Examination preparation will be ongoing throughout the two year course, as students learn through practical application and by the use of a homework booklet and stand-alone theory lessons.
Materials Technology

The technical award in Materials Technology has evolved from Resistant Materials, a subject that students will be familiar with from lower down the school. Whilst building on the theory knowledge and practical skills that students have generated in Resistant Materials, Materials Technology now provides exciting opportunities for students to develop skills focused practical knowledge.

The course focuses on skills building and practical outcomes and the theory related to them.

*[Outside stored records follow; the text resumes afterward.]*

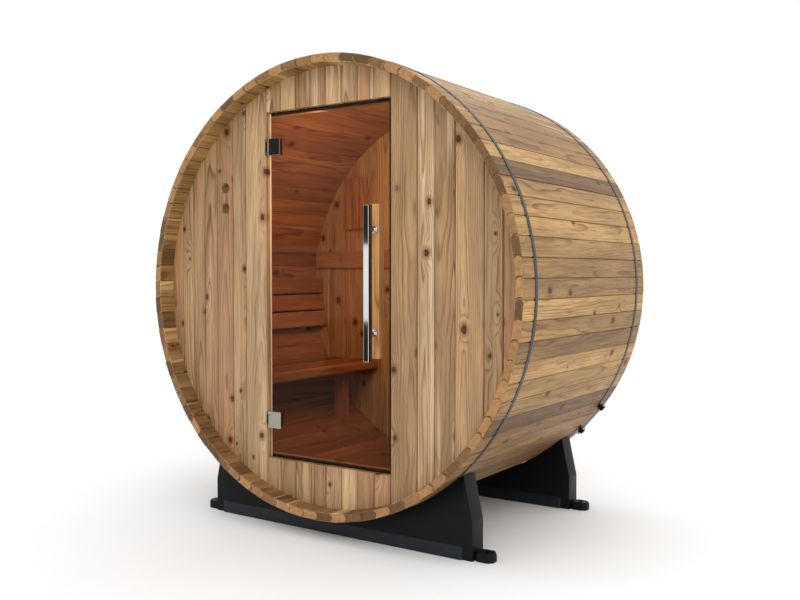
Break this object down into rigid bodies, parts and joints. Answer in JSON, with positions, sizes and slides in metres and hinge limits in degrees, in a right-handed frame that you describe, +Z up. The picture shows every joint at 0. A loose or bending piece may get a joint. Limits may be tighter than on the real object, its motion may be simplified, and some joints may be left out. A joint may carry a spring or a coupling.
{
  "type": "barrel sauna",
  "caption": "Barrel sauna of wooden staves held by steel bands on two moulded cradles, with a hinged glass door and two facing benches.",
  "frame": {"origin": "on the ground, in the middle of the footprint", "axes": "+Z up, the door faces -Y, +X to the right of someone who faces the door from outside"},
  "size_m": [1.8326, 1.2, 1.911],
  "materials": {
    "stave_cedar": "smooth knotty cedar, lightly oiled",
    "wall_cedar": "planed knotty cedar boards with v-joints",
    "trim_cedar": "planed cedar",
    "bench_cedar": "sanded cedar",
    "grip_wood": "pale sanded wood",
    "bronze_glass": "tempered, bronze tinted",
    "gasket_black": "matt",
    "hinge_steel": "satin",
    "handle_chrome": "polished",
    "band_steel": "dark grey, satin",
    "tensioner_black": "black, satin",
    "cradle_plastic": "moulded, satin black"
  },
  "bodies": {
    "barrel": {"shell_01": "stave_cedar", "shell_02": "stave_cedar", "shell_03": "stave_cedar", "shell_04": "stave_cedar", "shell_05": "stave_cedar", "shell_06": "stave_cedar", "shell_07": "stave_cedar", "shell_08": "stave_cedar", "shell_09": "stave_cedar", "shell_10": "stave_cedar", "shell_11": "stave_cedar", "shell_12": "stave_cedar", "shell_13": "stave_cedar", "front_wall_left": "wall_cedar", "front_wall_right": "wall_cedar", "front_wall_over_door": "wall_cedar", "front_wall_under_door": "wall_cedar", "back_wall": "wall_cedar", "back_wall_rail": "trim_cedar", "back_vent_cover": "trim_cedar", "door_stops": "trim_cedar", "door_gasket": "gasket_black", "hinge_leaf_upper": "hinge_steel", "hinge_leaf_lower": "hinge_steel", "band_front": "band_steel", "band_rear": "band_steel", "tensioner_front": "tensioner_black", "tensioner_rear": "tensioner_black", "cradle_front": "cradle_plastic", "cradle_rear": "cradle_plastic", "bench_left_seat": "bench_cedar", "bench_left_frames": "bench_cedar", "bench_left_backrest": "bench_cedar", "bench_right_seat": "bench_cedar", "bench_right_frames": "bench_cedar", "bench_right_backrest": "bench_cedar"},
    "door": {"door_glass": "bronze_glass", "hinge_clamp_upper": "hinge_steel", "hinge_clamp_lower": "hinge_steel", "handle_bar": "handle_chrome", "handle_grip": "grip_wood", "handle_bolts": "handle_chrome"}
  },
  "joints": [
    {"name": "door_hinge", "type": "hinge", "parent": "barrel", "child": "door", "pos_m": [-0.308, -0.515, 0.9948], "axis": [0, 0, -1], "range_deg": [0, 95]}
  ]
}
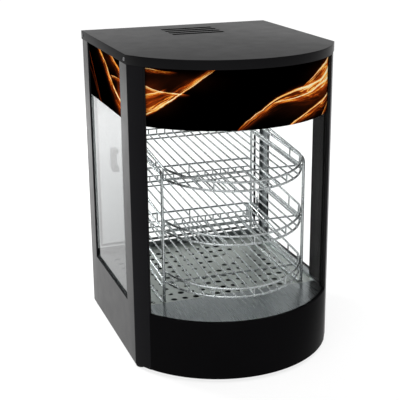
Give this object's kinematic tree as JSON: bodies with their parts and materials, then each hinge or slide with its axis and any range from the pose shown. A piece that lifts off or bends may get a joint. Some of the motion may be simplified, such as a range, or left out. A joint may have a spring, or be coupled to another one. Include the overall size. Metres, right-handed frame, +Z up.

The course is split as follows:
30% Internally assessed skills:
Taking place in Year 10, students will make a number of mini-projects which enable them to demonstrate 12 vocationally focused skills. These mini-projects must be demonstrated practically, with photographic evidence provided in a making diary. Skills covered include:
  • Forming, bending or laminating
  • Casting or moulding
  • Machining and the use of power tools
  • Using CAD/CAM systems
  • Using finishing techniques
  • Quality control and maintaining accuracy
30% internally assessed extended making project:
Taking place at the start of Year 11 this section of the course engages students in a personalised making project. They will be required to consolidate the skills acquired in Year 10 and apply these appropriately. By responding to a set brief, interpreting working drawings, formulating manufacturing plans, accounting for material and manufacturing costs and working to given tolerances, students will produce a high quality, bespoke item.
40% terminal examination:
Under normal examination conditions, students will sit an exam that tests their theoretical knowledge of the principals and skills covered by the internally assessed skills and extended making project. This will take place in the summer term of Year 11 includes a range of multiple choice questions in addition to extended materials based questions.